Thirdly, withdrawing from the ECHR would breach the Belfast/ Good Friday Agreement (“GFA”). The GFA requires that the ECHR be capable of direct enforcement in Northern Ireland and this would not be possible if the UK were to leave the Convention. A breach of this kind would pose a serious threat to the peace settlement in Northern Ireland.
Finally, leaving the ECHR would have broader implications for international relations and the UK’s global reputation as a country committed to human rights protections. For example, Baroness Prashar has pointed out that while the EU and the UK currently work together to prevent and prosecute crimes and protect public securities, the European Union are allowed to terminate this agreement if the UK fails to respect the human rights treaties both parties are currently signed up to (like the ECHR).
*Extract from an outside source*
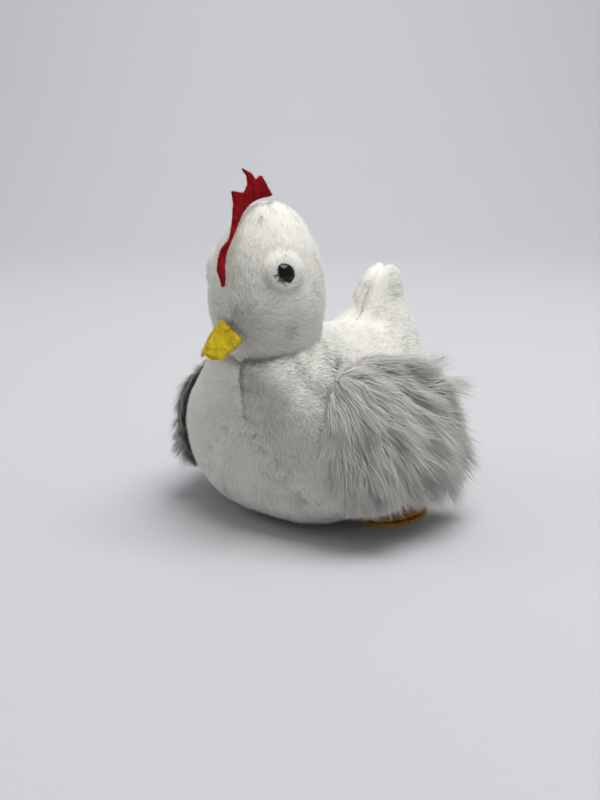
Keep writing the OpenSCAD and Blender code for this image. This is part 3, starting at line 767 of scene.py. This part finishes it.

Only two countries have left the ECHR to date: Greece in 1967 while under a military regime accused of mental and physical torture (it later rejoined in 1974 once democracy was restored), and Russia after invading Ukraine in 2022. If the UK were to join Russia in abandoning Convention membership, its ability to scrutinise and criticise human rights abuses abroad would greatly diminish. It would further risk setting a precedent for other countries to leave, resulting in lesser human rights protections for millions of people across Europe, and further afield.